Usciti dalla grande città le strade si potevano percorrere senza problemi?
«Praticamente abbiamo percorso quasi tutte strade asfaltate, lungo la costa tappa dopo tappa abbiamo potuto percepire la diversità dei territori attraversati, El Jadida, Qualidia, Safi, Essaouira, fino ad Agadir, capitale del sud marocchino, un territorio completamente rurale dove si vedono ancora carretti trainati da muli che si scontra con le città costiere affacciate sull’oceano, mete turistiche internazionali come Taghazout, capitale dei surfisti di tutto il mondo. Da lì abbiamo proseguito verso l’interno tra un continuo di salite e discese, una sorta di pedemontana marocchina, Argana, Imintanout, Chichaoua, arrivando alla nostra tappa finale Marrakesh, la città più conosciuta e più affascinante del Marocco, dalla bellezza particolare soprattutto nella sua Medina e nella famosa piazza Jemaa-el-Fna, dove trovi di tutto, incantatori di serpenti, danzatori Berberi e bancarelle gastronomiche con cuochi pronti a prepararti un piatto tipico».

Ma è vero che avete dormito sopra il tetto di una casa?
«Ora ci viene da ridere, ma se pensiamo a quei momenti non tanto. Arriviamo a Tamanar, un paesino di campagna tra alberi d’Argan e Olivi, e qui non c’era nessuna possibilità di dormire. Abbiamo chiesto in giro e l’unica probabilità era quella di proseguire per altri 20 chilometri verso Imsouane, dove una coppia francese aveva allestito una sorta di glamping marocchino con due tende berbere.

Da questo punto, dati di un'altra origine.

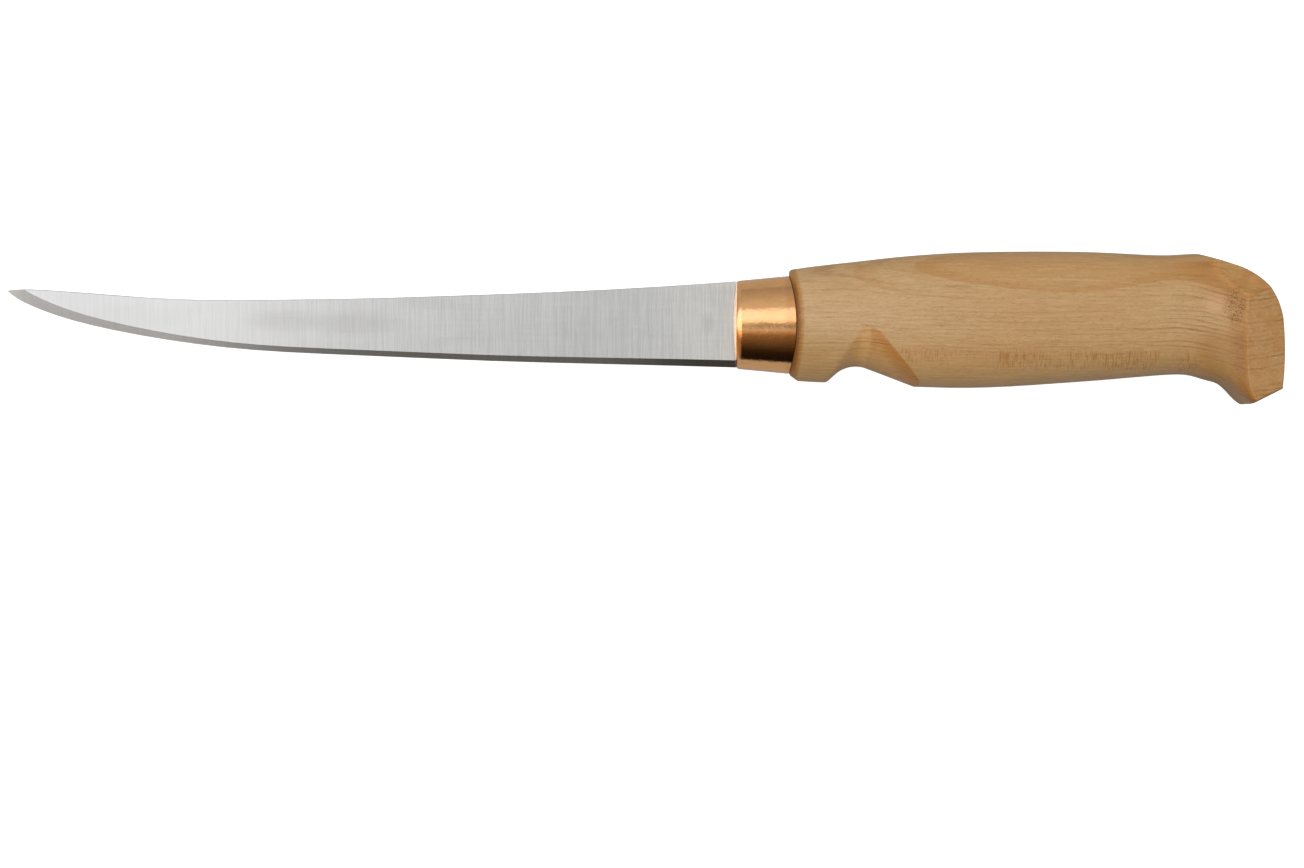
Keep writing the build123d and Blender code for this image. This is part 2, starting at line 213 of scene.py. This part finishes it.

Arriviamo ormai al tramonto e Stephanie ci accoglie nella sua casa e ci comunica di non poterci ospitare ma, notando dalle nostre facce un misto tra stanchezza e disperazione, con l’aiuto di Renaul, decide di prepararci la tenda sopra il tetto della casa, bizzarro ma straordinario. E, alla sera, couscous con pollo e verdure, dimostrando grande ospitalità».

Per concludere, qual è il viaggio più bello? Quello che ricordate con più piacere?
«E’ difficile fare una graduatoria: ogni avventura, ogni esperienza ti lascia sempre qualcosa di nuovo, forse possiamo dire il prossimo… quello che faremo!